> _CHALLENGE_
What is the number of lines in the data holding the word "materials"? Give that number by itself.

===== SUPPLIED INFORMATION =====

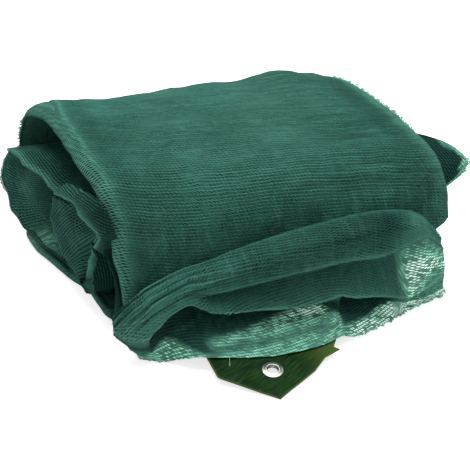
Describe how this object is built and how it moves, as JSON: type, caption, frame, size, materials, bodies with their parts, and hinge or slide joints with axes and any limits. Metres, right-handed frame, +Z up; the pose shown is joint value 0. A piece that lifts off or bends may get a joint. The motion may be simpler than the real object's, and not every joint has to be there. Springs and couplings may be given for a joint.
{
  "type": "rolled olive harvesting net",
  "caption": "Knitted shade-weight net, folded lengthwise and rolled up loosely, with its loose end heaped in front and a reinforced corner with an eyelet sticking out.",
  "frame": {"origin": "on the flat underside of the roll, the surface it rests on", "axes": "+X along the roll from its open three-turn end towards the other, -Y towards the heaped loose end, +Z up"},
  "size_m": [0.4334, 0.412, 0.171],
  "materials": {
    "green_net": "knitted plastic monofilament, open mesh, slightly shiny ribs",
    "olive_tarp": "woven coated tape, satin",
    "steel": "pressed, nickel plated, slightly dull"
  },
  "bodies": {
    "root": {"net_roll": "green_net", "loose_end": "green_net", "corner_patch": "olive_tarp", "eyelet": "steel"}
  },
  "joints": []
}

=====

> _ANSWER TO THE TASK_
2